We are now going to modify features on the disk by modifying properties of the datums we have created and the features created on these datums. You may want to review the Changing Features mini-tutorial before you proceed with this part of the tutorial.

Before you begin, you should save your original file and create a new version for the next part of the tutorial.

File>Save As (call the new file con_ring_mod) Make sure con_ring_mod is the active window.

First, change the depth of the first slot by moving DTM4 backs towards the center of the disk.

Pick part>modify

and click on DTM4. Notice how the offset value of 1.10 appears as a dimension between DTM4 and DTM1.

Change this offset dimension to 0.60 by clicking on the dimension value and entering the new value (just as you do in Sketcher mode).

Regenerate to see the changes (Figure 6).

Figure 6

The slot profile sketch moves back because the sketch is a child of its sketch plane, DTM4 (i.e., DTM4 is the parent of the slot feature profile sketch).

Now change the location of the second hole and its slot. This will be done by changing the angle of the first angled datum, DTM5. The hole and slot are children of DTM6, their sketch plane. DTM6, in turn, is a child of DTM5. This set of dependencies means DTM5 can be used to drive changes in the location of the slot and hole. Change the angle:

part>modify (pick DTM5)

Change DTM5's angle to -60 and regenerate.

The change can be seen in Figure 7.

Figure 7

What else moved besides DTM6? DTM7 and DTM8 moved because they are also dependent on DTM5.
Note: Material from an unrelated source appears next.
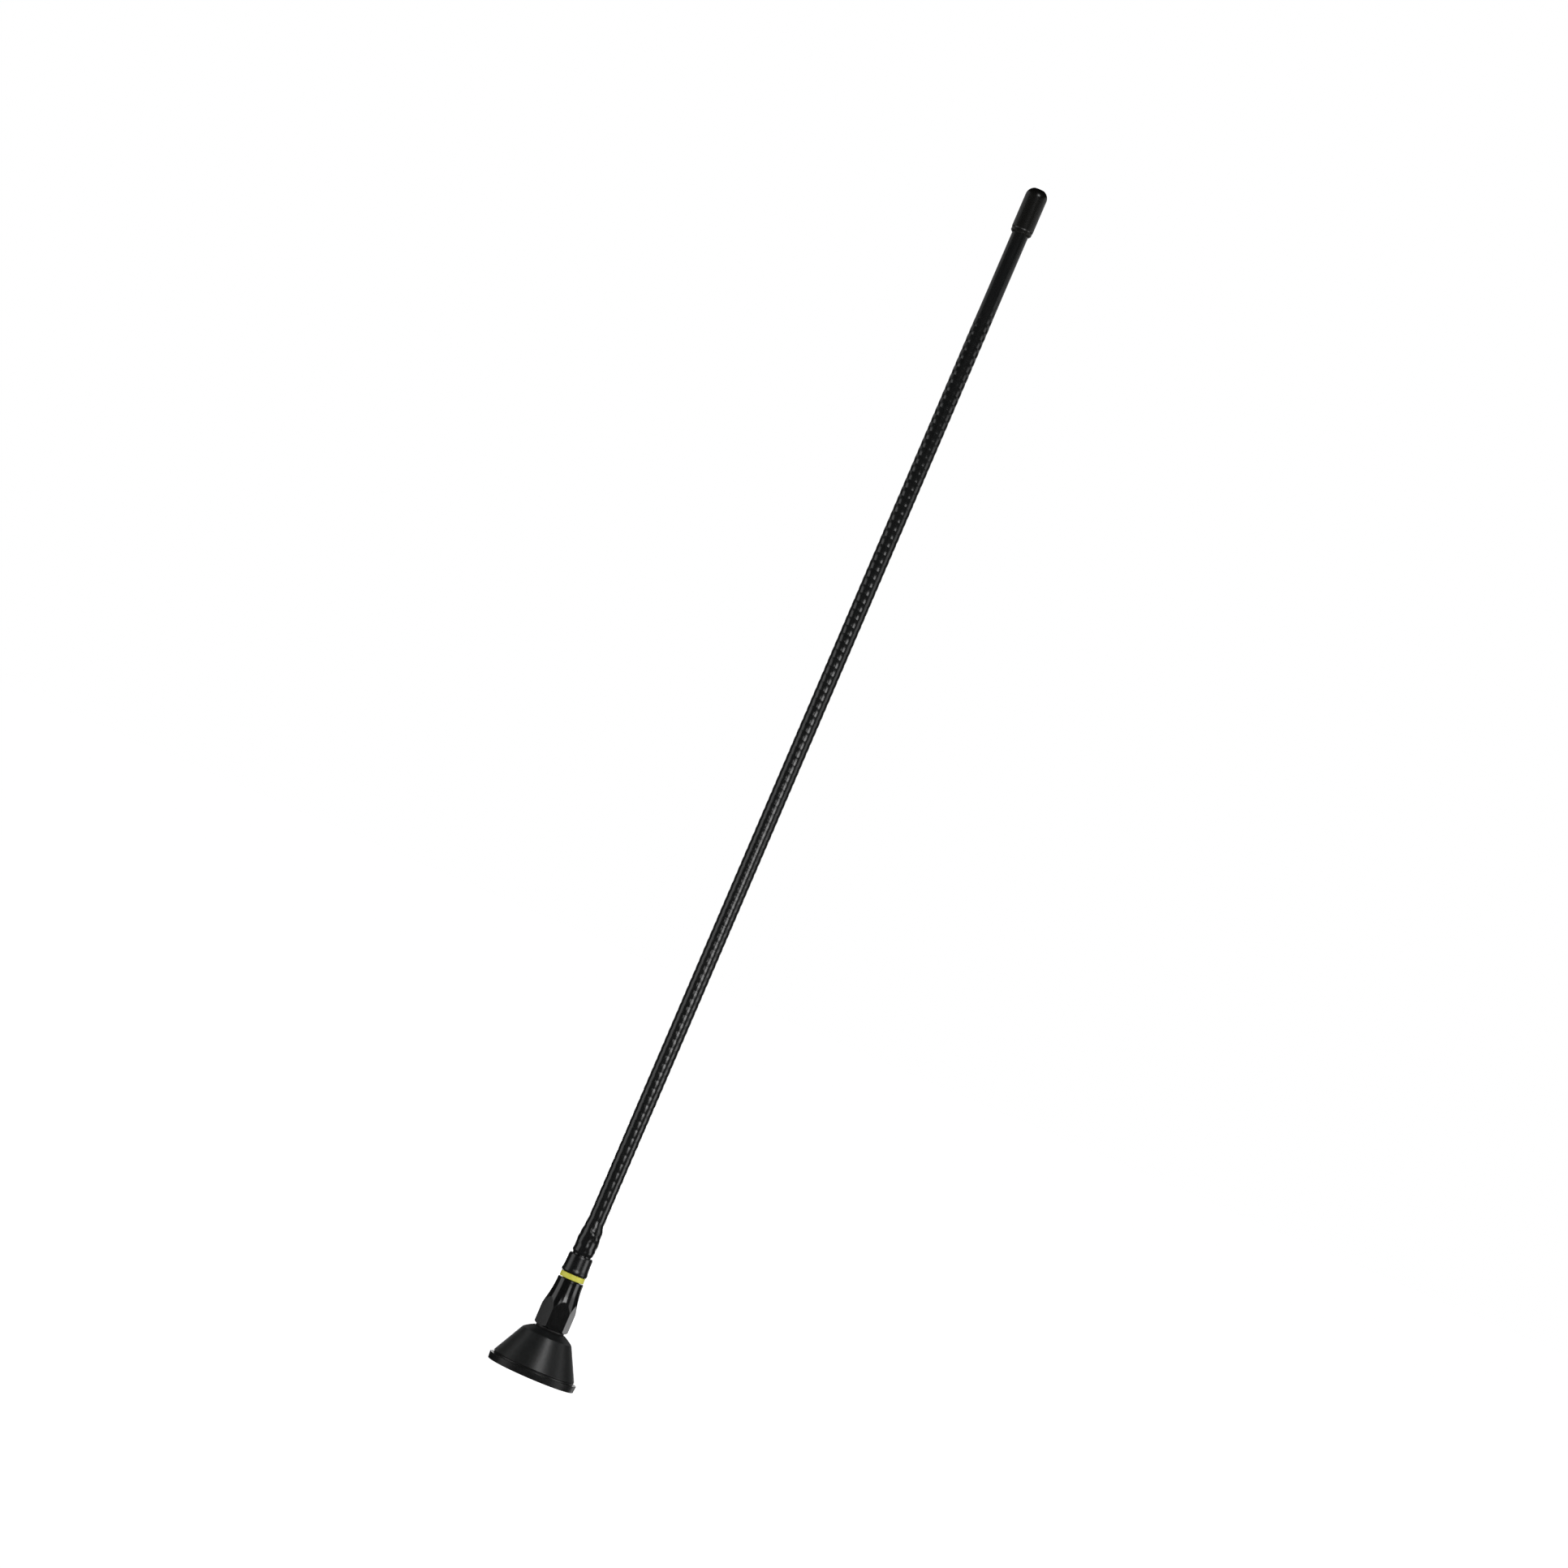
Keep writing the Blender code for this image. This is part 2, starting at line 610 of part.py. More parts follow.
def on_winding(turns, radius):
    """A point on the left-handed helix, which starts at -X and passes the front going down."""
    angle = math.pi - 2 * math.pi * turns
    return (radius * math.cos(angle), radius * math.sin(angle), turn_height(turns))


def lead_points():
    """The wire's lead: half a steep turn round the front on to the spigot, then down it."""
    lead_top = SPIGOT_LAND_TOP + SPIGOT_TIP / 2
    points = [(LEAD_RADIUS, 0.0, lead_top - LEAD_LENGTH)]
    for step in range(WIRE_STEPS, 0, -1):
        share = step / WIRE_STEPS
        angle = math.pi + math.pi * share
        radius = COIL_RADIUS + (LEAD_RADIUS - COIL_RADIUS) * share
        height = COIL_FOOT + (lead_top - COIL_FOOT) * share
        points.append((radius * math.cos(angle), radius * math.sin(angle), height))
    return points


def wire_winding():
    """The radiating wire, from its lead on the spigot to its last turn near the top."""
    points = lead_points()
    for step in range(COIL_TURNS * WIRE_STEPS + 1):
        points.append(on_winding(step / WIRE_STEPS, COIL_RADIUS))
    wire("wire_winding", points, WIRE_RADIUS, WIRE_SIDES, COPPER)


def lead_solder():
    """The flat bead of solder on the spigot, just under the end of the lead."""
    mesh = bpy.data.meshes.new("lead_solder")
    builder = bmesh.new()
    bmesh.ops.create_icosphere(builder, subdivisions=1, radius=0.5)
    lead_foot = SPIGOT_LAND_TOP + SPIGOT_TIP / 2 - LEAD_LENGTH
    for vertex in builder.verts:
        x, y, z = vertex.co
        vertex.co.x = LEAD_RADIUS + x * 2 * WIRE_RADIUS
        vertex.co.y = y * SOLDER_WIDTH
        vertex.co.z = lead_foot - CLEARANCE + (z - 0.5) * SOLDER_LENGTH
    builder.to_mesh(mesh)
    builder.free()
    link("lead_solder", mesh, STEEL)


def ripple_share(turns):
    """How strongly the wire shows through the sleeve, from none at both ends of the winding."""
    from_foot = turns / RIPPLE_FADE_TURNS
    from_top = (COIL_TURNS - turns) / RIPPLE_FADE_TURNS
    return max(0.0, min(1.0, from_foot, from_top))


def sleeve_point(around, row):
    """A point of the rippled wall: rows run along the wire, with a ridge at each whole turn."""
    turns = max(0.0, min(float(COIL_TURNS), row - around))
    radius = SLEEVE_RADIUS + RIPPLE * ripple_share(turns) * math.cos(math.pi * row) ** 2
    angle = math.pi - 2 * math.pi * around
    return (radius * math.cos(angle), radius * math.sin(angle), turn_height(turns))


def sleeve_foot_profile():
    """The sleeve below the winding and up its bore, as (radius, height) rings."""
    collar_line = SPIGOT_LAND_FOOT + CLEARANCE
    bulge_foot = collar_line + SPIGOT_LAND / 4
    bulge_top = SPIGOT_LAND_TOP + SPIGOT_TIP / 2
    swell = (SLEEVE_RADIUS + BULGE_RADIUS) / 2
    return [
        (swell, (SPIGOT_LAND_TOP + COIL_FOOT) / 2),
        (BULGE_RADIUS, bulge_top),
        (BULGE_RADIUS, bulge_foot),
        (SLEEVE_FOOT_RADIUS, collar_line),
        (SLEEVE_FOOT_RADIUS, SLEEVE_FOOT),
        (SLEEVE_FOOT_BORE, SLEEVE_FOOT),
        (SLEEVE_FOOT_BORE, collar_line),
        (BULGE_BORE, bulge_foot),
        (BULGE_BORE, bulge_top),
        (SLEEVE_BORE, COIL_FOOT),
        (SLEEVE_BORE, ROD_TOP),
        (SLEEVE_RADIUS, ROD_TOP),
        (SLEEVE_RADIUS, turn_height(COIL_TURNS)),
    ]


def extrude_ring(builder, ring, radius, height):
    """Extrude a ring of edges to another radius and height, and return the new ring."""
    made = bmesh.ops.extrude_edge_only(builder, edges=ring)["geom"]
    for vertex in [part for part in made if isinstance(part, bmesh.types.BMVert)]:
        share = radius / math.hypot(vertex.co.x, vertex.co.y)
        vertex.co.x *= share
        vertex.co.y *= share
        vertex.co.z = height
    return [part for part in made if isinstance(part, bmesh.types.BMEdge)]


def heat_shrink_sleeve():
    """The shrink tube: a grid wrapped along the winding, with a turned foot and bore."""
    rows = 2 * (COIL_TURNS + 1)
    builder = bmesh.new()
    bmesh.ops.create_grid(builder, x_segments=SLEEVE_SIDES, y_segments=rows, size=0.5)
    for vertex in builder.verts:
        around = vertex.co.x + 0.5
        row = round((vertex.co.y + 0.5) * rows) / 2
        vertex.co = sleeve_point(around, row)
    bmesh.ops.remove_doubles(builder, verts=builder.verts, dist=MERGE_DISTANCE)
    foot = [edge for edge in builder.edges if edge.is_boundary and edge.verts[0].co.z < ROD_TOP / 2]
    for radius, height in sleeve_foot_profile():
        foot = extrude_ring(builder, foot, radius, height)
    bmesh.ops.remove_doubles(builder, verts=builder.verts, dist=MERGE_DISTANCE)
    bmesh.ops.recalc_face_normals(builder, faces=builder.faces)
    mesh = bpy.data.meshes.new("heat_shrink_sleeve")
    builder.to_mesh(mesh)
    builder.free()
    shade(mesh)
    link("heat_shrink_sleeve", mesh, SHRINK)


def tip_cap():
    """The domed cap over the top of the whip, hollow below, with a rounded lower rim."""
    dome_centre = (CAP_RADIUS - CAP_DOME_RADIUS, CAP_DOME_FOOT)
    dome = arc(dome_centre, (CAP_DOME_RADIUS, CAP_DOME_RADIUS), 90.0, 0.0, DOME_STEPS)
    rim_width = CAP_WALL - CAP_RIM_LAND
    rim_centre = (CAP_RADIUS - rim_width, CAP_FOOT + CAP_RIM_HEIGHT)
    rim = arc(rim_centre, (rim_width, CAP_RIM_HEIGHT), 0.0, -90.0, RIM_STEPS)
    profile = [
        (0.0, WHIP_TOP),
        *dome,
        *rim,
        (CAP_BORE, CAP_FOOT),
        (CAP_BORE, CAP_DOME_FOOT),
        (0.0, CAP_DOME_FOOT),
    ]
    turned("tip_cap", profile, VINYL, CAP_STEPS)


clear_scene()
ANTENNA = new_collection("fiberglass_antenna")
CUTTERS = new_collection("cutters")

VINYL = material("black_vinyl", (0.02, 0.02, 0.022), 0.6)
SHRINK = material("shrink_tube", (0.012, 0.012, 0.014), 0.35)
PLATED = material("black_plating", (0.02, 0.02, 0.025), 0.2, 0.9)
YELLOW = material("yellow_plastic", (0.65, 0.6, 0.06), 0.45)
MOULDED = material("moulded_black", (0.018, 0.019, 0.019), 0.4)
RUBBER = material("gasket_rubber", (0.025, 0.025, 0.027), 0.65)
FIBREGLASS = material("fibreglass", (0.55, 0.56, 0.42), 0.4)
COPPER = material("enamelled_copper", (0.5, 0.2, 0.08), 0.3, 1.0)
BRASS = material("brass", (0.62, 0.45, 0.18), 0.3, 1.0)
STEEL = material("zinc_steel", (0.55, 0.55, 0.56), 0.35, 1.0)
NYLON = material("natural_nylon", (0.75, 0.73, 0.66), 0.5)

base_gasket()
base_housing()
mounting_ring()
insulator_disc()
contact_pin()
contact_stud()
washer(
    "lock_washer",
    STUD_HOLE_RADIUS,
    LOCK_WASHER_RADIUS,
    LOCK_WASHER_FOOT,
    LOCK_WASHER_THICKNESS,
    STEEL,
    SMALL_STEPS,
)
washer(
    "seal_washer", STUD_HOLE_RADIUS, SEAL_RADIUS, SEAL_FOOT, SEAL_THICKNESS, RUBBER, RING_STEPS
)
stud_nut()
solder_tag()
feed_wire()
ferrule()
band_ring()
ferrule_collar()
fibreglass_rod()
wire_winding()
lead_solder()
heat_shrink_sleeve()
tip_cap()
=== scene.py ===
"""Dresses the wound whip antenna: detailed pieces over its fixed frame, finishes and a studio.

The antenna stands on the origin with its whip along +Z, and the viewer looks along +Y.
"""

import math

import bpy
from bpy.props import FloatProperty, FloatVectorProperty, IntProperty, PointerProperty
from mathutils import Matrix, Vector


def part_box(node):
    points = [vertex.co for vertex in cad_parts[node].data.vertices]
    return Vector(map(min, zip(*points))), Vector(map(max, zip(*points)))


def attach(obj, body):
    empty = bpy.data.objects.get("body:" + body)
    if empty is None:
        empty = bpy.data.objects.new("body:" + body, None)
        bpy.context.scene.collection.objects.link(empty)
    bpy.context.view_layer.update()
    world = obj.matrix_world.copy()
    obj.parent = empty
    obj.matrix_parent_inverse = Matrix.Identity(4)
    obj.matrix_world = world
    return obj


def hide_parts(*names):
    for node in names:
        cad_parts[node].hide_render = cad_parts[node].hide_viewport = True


bl_info = {
    "name": "Wound Whip Antenna",
    "version": (1, 0, 0),
    "blender": (4, 5, 0),
    "location": "3D View > Sidebar > Antenna",
    "description": "Builds the visible pieces, finishes and studio of a wound whip antenna",
    "category": "Object",
}

MM = 0.001
GAP = 0.3 * MM  # room left between a piece and what lies in it or passes through it
SAME = 0.01 * MM  # heights closer than this count as the same

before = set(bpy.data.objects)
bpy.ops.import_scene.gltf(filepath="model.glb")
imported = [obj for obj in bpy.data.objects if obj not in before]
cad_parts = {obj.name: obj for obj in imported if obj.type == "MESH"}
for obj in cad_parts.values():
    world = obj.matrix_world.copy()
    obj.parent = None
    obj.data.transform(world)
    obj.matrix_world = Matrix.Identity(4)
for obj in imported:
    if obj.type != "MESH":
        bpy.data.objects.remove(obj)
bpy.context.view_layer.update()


def foot_of(node):
    """Height of a node's underside."""
    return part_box(node)[0].z


def top_of(node):
    """Height of a node's top."""
    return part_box(node)[1].z


def radius_of(node):
    """Outer radius of a turned node, which has a corner on the +X axis."""
    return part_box(node)[1].x


def length(name, description, default, **more):
    """A size in metres."""
    return FloatProperty(
        name=name, description=description, default=default, unit="LENGTH", precision=5, **more
    )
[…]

Now we will do two modifications to the third slot made off of DTM8.

First, redefine the slot from a Thru Next cut to a Blind cut.

feature>redefine (pick the slot cut on DTM8).

Now pick the Depth element in the Feature dialogue and then click on the Define button.

Redefine the element as a Blind cut with a depth of 0.20.

Then click OK in the Feature dialogue.

Notice any difference?

Now, modify the location of DTM8 to an offset of 0.60 and regenerate.

How does the slot look now? See Figure 8.

Figure 8

Finish by printing screen captures of both the original con_ring and the con_ring_mod parts.